In other words, the armed uprising is placed on the agenda in the midst of the greatest defeat yet suffered by working class. Upon what prognosis does it rest? First of all upon the Comintern alibi that the cause of what has happened in Germany is Social Democracy. Its part of the betrayal never needed to be doubted; but that does not in the least explain the Comintern and the official party responsibility, or its position. Secondly it rests upon the foundation of the Comintern affirming the infallibility of its characterization of “Social Fascism”, thus nullifying and giving the lie to any expressions for desire of a united, front with social democracy. Further it rests upon an estimation of the preceding governments of Papen and Schleicher having been Fascist governments the same as Hitler’s. Finally it rests upon the analysis, as presented in the resolution, that there was no revolutionary situation in Germany. Yet a complete historical change has taken place. But the change is not toward strengthening the possibilities of the proletarian revolution. On the contrary, the Fascist reaction is immensely strengthened, the German working class defeated, the Communist parties elsewhere declining, demoralized and impotent. In face of this the armed insurrection is placed on the agenda by the Comintern resolution. Criminal light-mindedness is about the mildest characterization one can find for this.

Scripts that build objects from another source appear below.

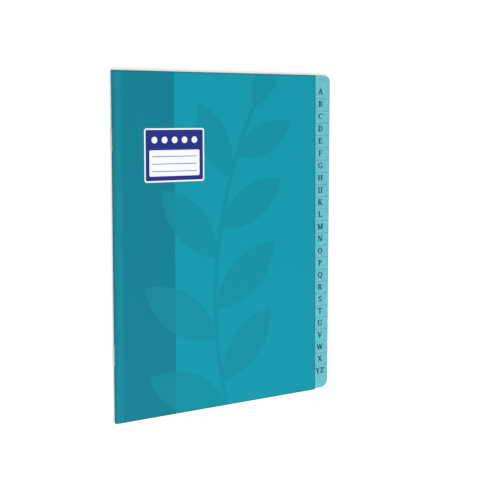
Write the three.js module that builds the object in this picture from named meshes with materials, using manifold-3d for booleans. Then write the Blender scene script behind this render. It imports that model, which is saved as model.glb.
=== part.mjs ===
// Indexed notebook, closed and lying on its back cover, in millimetres with +Z up.
// X runs from the spine to the index strip and Y from the tail to the head of the page.
// The origin is the middle of the back cover's outer face.
//
// The pages are folded sheets nested in each other and stapled through their fold to a card cover.
// Each letter of the index has its own leaves, cut back below their tab, so the strip goes down in steps.
import * as THREE from 'three';
import { mergeVertices } from 'three/addons/utils/BufferGeometryUtils.js';
import Module from 'manifold-3d';

const wasm = await Module();
wasm.setup();

// Driving dimensions of the pages and the cover
const notebookWidth = 170;
const notebookHeight = 220;
const cardThickness = 0.3;
const leafThickness = 0.09;
const leavesPerTab = 1;
const cardToPages = 0.15;
const hingeSlot = 0.3;
const hingeClearance = 0.15;

// Driving dimensions of the index strip
const tabCount = 24;
const stripWidth = 13;
const stripMargin = 7.6;
const headCornerRadius = 4.5;
const tailCornerRadius = 5.5;

// Driving dimensions of the two staples
const wireDiameter = 0.5;
const crownLength = 13;
const clinchLength = 5;
const crownSink = 0.15;
const wireClearance = 0.1;
const stapleFromEdge = 43;

// Smoothness of the round stretches
const foldSegments = 20;
const cornerSegments = 8;
const wireSides = 12;

// Places worked out from the driving dimensions
const pagesThickness = tabCount * leavesPerTab * leafThickness;
const pagesBottom = cardThickness + cardToPages;
const pagesTop = pagesBottom + pagesThickness;
const notebookThickness = pagesTop + cardToPages + cardThickness;
const middleHeight = notebookThickness / 2;
const spineRadius = notebookThickness / 2;
const spineX = -notebookWidth / 2;
const foreEdgeX = notebookWidth / 2;
const stripX = foreEdgeX - stripWidth;
const foldX = spineX + spineRadius;
const headY = notebookHeight / 2;
const tailY = -notebookHeight / 2;
const tabPitch = (notebookHeight - 2 * stripMargin) / tabCount;
const tabStep = leavesPerTab * leafThickness;

// A cover bends at the line where the spine's curve starts, in the middle of the card's thickness.
// Its panel starts where it clears that curve when it lies open, and the spine's lips reach up to it.
const curveDepth = spineRadius - cardThickness - hingeClearance;
const panelX = foldX + Math.sqrt(spineRadius ** 2 - curveDepth ** 2);
const lipX = panelX - hingeSlot;

// How far a cutting solid runs past the faces that it cuts
const overrun = 1;

// A closed three.js geometry as a solid that can be cut
function solidOf(geometry) {
  const bare = geometry.clone();
  bare.deleteAttribute('normal');
  bare.deleteAttribute('uv');
  const merged = mergeVertices(bare);
  const vertProperties = new Float32Array(merged.attributes.position.array);
  const triVerts = new Uint32Array(merged.index.array);
  return new wasm.Manifold(new wasm.Mesh({ numProp: 3, vertProperties, triVerts }));
}

// A cut solid as a three.js geometry
function geometryOf(solid) {
  const mesh = solid.getMesh();
  const geometry = new THREE.BufferGeometry();
  geometry.setAttribute('position', new THREE.BufferAttribute(mesh.vertProperties, 3));
  geometry.setIndex(new THREE.BufferAttribute(mesh.triVerts, 1));
  geometry.computeVertexNormals();
  return geometry;
}

// An outline drawn in X and Y, with its thickness along Z
function slab(outline, bottom, top) {
  const geometry = new THREE.ExtrudeGeometry(outline, {
    depth: top - bottom,
    bevelEnabled: false,
    curveSegments: cornerSegments,
  });
  return geometry.translate(0, 0, bottom);
}

// A section drawn in X and Z, running along Y from the head to the tail
function fullHeightBar(section) {
  const geometry = new THREE.ExtrudeGeometry(section, {
    depth: notebookHeight,
    bevelEnabled: false,
    curveSegments: foldSegments,
  });
  return geometry.rotateX(Math.PI / 2).translate(0, headY, 0);
}

// A section drawn in Y and Z, running along X
function crossBar(section, fromX, toX) {
  const geometry = new THREE.ExtrudeGeometry(section, { depth: toX - fromX, bevelEnabled: false });
  const turn = new THREE.Matrix4().makeBasis(
    new THREE.Vector3(0, 1, 0),
    new THREE.Vector3(0, 0, 1),
    new THREE.Vector3(1, 0, 0),
  );
  return geometry.applyMatrix4(turn).translate(fromX, 0, 0);
}

// A straight length of wire
function wireLength(from, to, radius) {
  const along = new THREE.Vector3().subVectors(to, from);
  const geometry = new THREE.CylinderGeometry(radius, radius, along.length(), wireSides);
  const turn = new THREE.Quaternion().setFromUnitVectors(
    new THREE.Vector3(0, 1, 0),
    along.clone().normalize(),
  );
  const middle = new THREE.Vector3().addVectors(from, to).multiplyScalar(0.5);
  return geometry.applyQuaternion(turn).translate(middle.x, middle.y, middle.z);
}

// A rounded bend or end of the wire
function wireBend(at, radius) {
  const geometry = new THREE.SphereGeometry(radius, wireSides, wireSides / 2);
  return geometry.translate(at.x, at.y, at.z);
}

// The staple's bends and ends: clinched at the middle fold, out through the card, and along the spine
function staplePoints(centreY) {
  const crownX = spineX + crownSink - wireDiameter / 2;
  const legY = crownLength / 2;
  const tipY = legY - clinchLength;
  const places = [
    [foldX, tipY],
    [foldX, legY],
    [crownX, legY],
    [crownX, -legY],
    [foldX, -legY],
    [foldX, -tipY],
  ];
  return places.map(([x, y]) => new THREE.Vector3(x, centreY + y, middleHeight));
}

function stapleSolid(centreY, radius) {
  const points = staplePoints(centreY);
  let solid = solidOf(wireBend(points[0], radius));
  for (let i = 1; i < points.length; i += 1) {
    solid = solid.add(solidOf(wireLength(points[i - 1], points[i], radius)));
    solid = solid.add(solidOf(wireBend(points[i], radius)));
  }
  return solid;
}

const stapleCentres = {
  upper_staple: headY - stapleFromEdge,
  lower_staple: tailY + stapleFromEdge,
};

// The holes that both staples leave in the card and in the folded sheets
function withStapleHoles(solid) {
  const holeRadius = wireDiameter / 2 + wireClearance;
  let pierced = solid;
  for (const centreY of Object.values(stapleCentres)) {
    pierced = pierced.subtract(stapleSolid(centreY, holeRadius));
  }
  return pierced;
}

// A page or card outline: square at the spine, rounded at the strip's two outer corners
function roundedOutline(fromX) {
  const outline = new THREE.Shape();
  outline.moveTo(fromX, tailY);
  outline.lineTo(foreEdgeX - tailCornerRadius, tailY);
  outline.absarc(
    foreEdgeX - tailCornerRadius,
    tailY + tailCornerRadius,
    tailCornerRadius,
    -Math.PI / 2,
    0,
    false,
  );
  outline.lineTo(foreEdgeX, headY - headCornerRadius);
  outline.absarc(
    foreEdgeX - headCornerRadius,
    headY - headCornerRadius,
    headCornerRadius,
    0,
    Math.PI / 2,
    false,
  );
  outline.lineTo(fromX, headY);
  return outline;
}

// What is cut away above the tabs: each tab lies one letter's leaves lower than the tab before it
function tabStepsCut() {
  const section = new THREE.Shape();
  const firstStepY = headY - stripMargin - tabPitch;
  section.moveTo(firstStepY, pagesTop + overrun);
  for (let tab = 1; tab < tabCount; tab += 1) {
    const upperY = firstStepY - (tab - 1) * tabPitch;
    const lowerY = tab === tabCount - 1 ? tailY - overrun : upperY - tabPitch;
    const level = pagesTop - tab * tabStep;
    section.lineTo(upperY, level);
    section.lineTo(lowerY, level);
  }
  section.lineTo(tailY - overrun, pagesTop + overrun);
  return solidOf(crossBar(section, stripX, foreEdgeX + overrun));
}

function pageBlock() {
  const foldRadius = pagesThickness / 2;
  const section = new THREE.Shape();
  section.moveTo(foreEdgeX, pagesTop);
  section.lineTo(foldX, pagesTop);
  section.absarc(foldX, middleHeight, foldRadius, Math.PI / 2, 1.5 * Math.PI, false);
  section.lineTo(foreEdgeX, pagesBottom);
  const sheets = solidOf(fullHeightBar(section));
  const trimmed = solidOf(slab(roundedOutline(spineX - overrun), pagesBottom - overrun, pagesTop + overrun));
  const stepped = sheets.intersect(trimmed).subtract(tabStepsCut());
  return geometryOf(withStapleHoles(stepped));
}

// The card's round bend over the back of the folded sheets, with a lip towards each cover
function coverSpine() {
  const section = new THREE.Shape();
  section.moveTo(lipX, notebookThickness);
  section.lineTo(foldX, notebookThickness);
  section.absarc(foldX, middleHeight, spineRadius, Math.PI / 2, 1.5 * Math.PI, false);
  section.lineTo(lipX, 0);
  section.lineTo(lipX, cardThickness);
  section.lineTo(foldX, cardThickness);
  section.absarc(foldX, middleHeight, spineRadius - cardThickness, 1.5 * Math.PI, Math.PI / 2, true);
  section.lineTo(lipX, notebookThickness - cardThickness);
  return geometryOf(withStapleHoles(solidOf(fullHeightBar(section))));
}

// The front of the card stops short of the index strip
function frontCover() {
  const outline = new THREE.Shape();
  outline.moveTo(panelX, tailY);
  outline.lineTo(stripX, tailY);
  outline.lineTo(stripX, headY);
  outline.lineTo(panelX, headY);
  return slab(outline, notebookThickness - cardThickness, notebookThickness);
}

// The back of the card reaches under the index strip
function backCover() {
  return slab(roundedOutline(panelX), 0, cardThickness);
}

const paper = new THREE.MeshStandardMaterial({ color: 0xf3f2ec, roughness: 0.85, metalness: 0 });
const printedCard = new THREE.MeshStandardMaterial({ color: 0x1a9aae, roughness: 0.35, metalness: 0 });
const steelWire = new THREE.MeshStandardMaterial({ color: 0xb9bcc0, roughness: 0.35, metalness: 1 });

function piece(name, geometry, material) {
  const mesh = new THREE.Mesh(geometry, material);
  mesh.name = name;
  return mesh;
}

const notebook = new THREE.Group();
notebook.add(piece('page_block', pageBlock(), paper));
notebook.add(piece('cover_spine', coverSpine(), printedCard));
notebook.add(piece('front_cover', frontCover(), printedCard));
notebook.add(piece('back_cover', backCover(), printedCard));
for (const [name, centreY] of Object.entries(stapleCentres)) {
  notebook.add(piece(name, geometryOf(stapleSolid(centreY, wireDiameter / 2)), steelWire));
}

export default notebook;
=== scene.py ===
"""An indexed notebook with a folded card cover, lying closed on a pale floor."""
import math
import random
import bpy
from mathutils import Matrix, Vector
from mathutils.geometry import delaunay_2d_cdt


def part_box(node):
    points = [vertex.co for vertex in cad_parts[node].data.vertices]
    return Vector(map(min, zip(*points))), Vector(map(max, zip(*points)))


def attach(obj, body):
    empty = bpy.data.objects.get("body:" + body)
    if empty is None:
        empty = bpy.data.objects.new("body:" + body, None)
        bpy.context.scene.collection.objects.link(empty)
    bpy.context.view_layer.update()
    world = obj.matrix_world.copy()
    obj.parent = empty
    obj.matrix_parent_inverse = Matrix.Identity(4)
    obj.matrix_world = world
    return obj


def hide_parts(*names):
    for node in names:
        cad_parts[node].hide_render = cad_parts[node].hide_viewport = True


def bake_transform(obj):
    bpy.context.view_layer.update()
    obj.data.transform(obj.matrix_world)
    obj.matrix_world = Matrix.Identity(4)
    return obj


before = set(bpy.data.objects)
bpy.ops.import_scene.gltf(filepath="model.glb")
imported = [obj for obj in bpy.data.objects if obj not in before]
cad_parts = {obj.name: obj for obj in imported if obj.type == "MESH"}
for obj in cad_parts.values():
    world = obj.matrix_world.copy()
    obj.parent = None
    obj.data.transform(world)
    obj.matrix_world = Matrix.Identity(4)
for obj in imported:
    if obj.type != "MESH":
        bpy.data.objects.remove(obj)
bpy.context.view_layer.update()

MM = 0.001

# Sizes and places that follow the frame
FRONT_LOW, FRONT_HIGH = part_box("front_cover")
PAGES_LOW, PAGES_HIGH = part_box("page_block")
TAIL_Y, HEAD_Y = FRONT_LOW.y, FRONT_HIGH.y
TOP_Z = FRONT_HIGH.z
CARD = FRONT_HIGH.z - FRONT_LOW.z
SPINE_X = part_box("cover_spine")[0].x
SPINE_RADIUS = TOP_Z / 2
FOLD_X = SPINE_X + SPINE_RADIUS
STRIP_X = FRONT_HIGH.x
FORE_EDGE_X = PAGES_HIGH.x
CREASE_END_X = FRONT_LOW.x
CURVE_LENGTH = SPINE_RADIUS * math.pi / 2

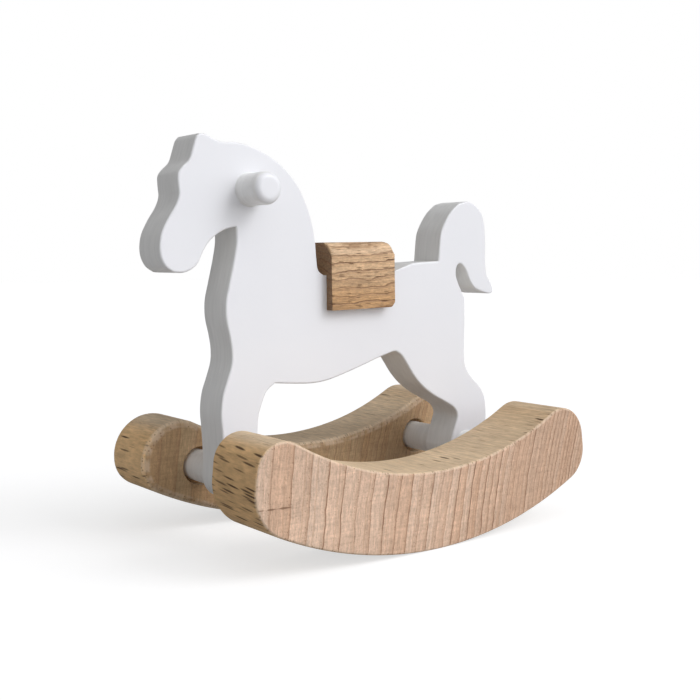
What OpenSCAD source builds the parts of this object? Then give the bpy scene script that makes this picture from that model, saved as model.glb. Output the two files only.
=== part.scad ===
// Rocking horse: a flat horse board pinned between two curved rockers, with a
// saddle over its back and a handle dowel through its head.
// Millimetres. +X is forward (the head), +Y the horse's left, +Z up. The origin
// is on the floor, under the middle of the bounding box.

/* [Horse board] */
// Thickness of the horse board
board_t = 15; // [12:0.5:20]
// Radius of each hoof, around its dowel
hoof_r = 8.5; // [8:0.25:9]

/* [Rockers] */
// Thickness of each rocker along Y
rocker_t = 26.5; // [20:0.5:32]
// Clear distance between the two rockers
rocker_gap = 46.5; // [42:0.5:60]
// Height of a rocker at mid-length
rocker_h = 27.5; // [25:0.5:32]
// Radius of the running edge, which rolls on the floor
running_r = 156; // [150:1:170]
// Radius of the hollow top edge
hollow_r = 119; // [114:1:124]

/* [Rocker ends] */
// Distance of the left rocker's front end from the middle of the rockers
left_front_x = 75.4; // [73:0.1:78]
// Lean of that end: how far its top is turned inwards
left_front_lean = 6; // [0:1:10]
// Radius of its upper corner
left_front_upper_r = 10; // [8:0.5:11]
// Radius of its lower corner
left_front_lower_r = 16; // [10:0.5:20]
// Distance of the right rocker's front end from the middle of the rockers
right_front_x = 75.6; // [73:0.1:78]
// Lean of that end: how far its top is turned inwards
right_front_lean = -2; // [-4:1:4]
// Radius of its upper corner
right_front_upper_r = 15; // [9:0.5:15]
// Radius of its lower corner
right_front_lower_r = 11; // [8:0.5:11]
// Distance of each rear end from the middle of the rockers
rear_x = 75.1; // [73:0.1:78]
// Lean of the rear ends: how far their tops are turned inwards
rear_lean = 8; // [0:1:10]
// Radius of the upper corner of the rear ends
rear_upper_r = 12; // [8:0.5:13]
// Radius of the lower corner of the rear ends
rear_lower_r = 12; // [8:0.5:14]

/* [Hoof dowels] */
// Diameter of the dowel through each hoof
dowel_d = 11.6; // [9:0.2:13]
// Distance of each hoof dowel from the middle of the rockers
dowel_x = 52.5; // [50:0.5:54]
// Height of the hoof dowels' axes above the floor
dowel_z = 24.5; // [22:0.5:26]
// How deep each hoof dowel enters its rocker
dowel_depth = 18; // [12:1:19]
// Diameter of the shallow recess around each hoof dowel
recess_d = 15; // [14:0.2:17]
// Depth of that recess
recess_depth = 4; // [2:0.5:8]

/* [Handle dowel] */
// Diameter of the dowel through the head
handle_d = 11; // [8:0.5:13]
// Tip-to-tip length of the handle dowel
handle_l = 40; // [34:1:60]
// Radius of the rounding at each tip
handle_tip_r = 2.5; // [1:0.25:3]

/* [Saddle] */
// Length of the saddle along the back
saddle_l = 29.4; // [24:0.2:31]
// Thickness of the wood above the back
saddle_top_t = 11.8; // [8:0.2:14]
// Thickness of each flap
saddle_flap_t = 3.6; // [2.6:0.2:5]
// How far the flaps hang below the seat
saddle_drop = 12.6; // [8:0.2:18]
// Radius of the long top edges
saddle_top_r = 6; // [2:0.5:7]
// Radius of the upper corner at the saddle's rear
saddle_upper_r = 2; // [1:0.5:4]
// Radius of the lower corner at the saddle's rear
saddle_lower_r = 2.5; // [0.5:0.5:4]
// Tilt of the seat and the saddle, the rear being the higher
seat_tilt = 0.8; // [0:0.1:3]

/* [Hidden] */

// Points of a curve per stretch between two outline points
curve_steps = 3;
// Segments of a circle
round_fn = 96;

// Middle of the seat, front end of the seat and rear end of the seat, in X and Z
seat_mid = [2.5, 94.5];
seat_half = 15.3;
seat_front = seat_mid + seat_half * [cos(seat_tilt), -sin(seat_tilt)];
seat_rear = seat_mid - seat_half * [cos(seat_tilt), -sin(seat_tilt)];

// Axis of the handle dowel in X and Z
handle_at = [49, 123.8];

// Centre of each hoof in X and Z
front_hoof = [dowel_x, dowel_z];
rear_hoof = [-dowel_x, dowel_z];

// Length of a hoof dowel
dowel_l = rocker_gap + 2 * dowel_depth;

// A point of a smooth curve that runs from b to c, with neighbours a and d
function curve_point(a, b, c, d, t) =
    (2 * b + (c - a) * t + (2 * a - 5 * b + 4 * c - d) * t * t
    + (3 * b - a - 3 * c + d) * t * t * t) / 2;

// A smooth curve through the points of p
function curve(p) = [
    for (i = [0 : len(p) - 2])
        for (k = [0 : curve_steps - 1])
            curve_point(p[max(i - 1, 0)], p[i], p[i + 1],
                        p[min(i + 2, len(p) - 1)], k / curve_steps),
    p[len(p) - 1]];

// Points on a circle about c, from angle a0 to angle a1
function arc(c, r, a0, a1, n) =
    [for (i = [0 : n]) c + r * [cos(a0 + (a1 - a0) * i / n), sin(a0 + (a1 - a0) * i / n)]];

// The horse's outline, stretch by stretch, in X from the middle of the rockers
// and Z from the floor. Two stretches meet at a corner.

// Front wall of the seat, crest of the neck and poll
crest = curve([
    seat_front + [0.2, 0], [20.4, 96.2], [21.2, 101], [21.9, 108], [24.2, 116.8], [28.5, 125.2],
    [34.2, 131.3], [40.7, 135.5], [48, 138.4], [54, 139.5], [59, 139.3], [62.5, 140.1],
    [65.5, 141.4], [68, 141.6]]);

// Forehead, brow, nose and muzzle
face = curve([
    [68, 141.6], [69.4, 140], [70.6, 136.6], [72, 132.8], [74.6, 130.3], [76.2, 128],
    [76.2, 124.4], [76, 121.2], [77.4, 117.6], [80.2, 113.4], [82.6, 108.8], [83.4, 104.4],
    [82.9, 100.8], [81.2, 97.9], [78.4, 96.1]]);

// Chin, jaw and throat
jaw = curve([
    [78.4, 96.1], [74.8, 96], [71.7, 97.1], [69.2, 99.2], [67.5, 102.5], [65.4, 105.6],
    [62.3, 108.3], [58.7, 110.2], [54.5, 111.2]]);

// Chest and front of the front leg, down to the hoof
chest = curve([
    [54.5, 111.2], [54.5, 106], [55.7, 99.6], [57.6, 92], [59, 86], [59, 80], [57.8, 74.5],
    [57, 69.5], [57.2, 64.5], [59, 59], [60.8, 54], [61.6, 48], [61.2, 41], [60.8, 33],
    front_hoof + [hoof_r, 0]]);

// Round bottom of the front hoof
front_hoof_round = arc(front_hoof, hoof_r, -12, -168, 14);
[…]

The International Left Opposition poses the problems facing the German working class, and the world movement, from the point of view of opposite considerations. To rebuild upon an entirely new foundation what lies shattered in Germany, its general working class movement and above all to rebuild the revolutionary party, that is the task. There can be no more talk about the old basis or the old formulae. The problem is to build anew. The Left Opposition proposes an orientation toward a new Party in Germany liberated from the deadly embrace of bankrupt Stalinism.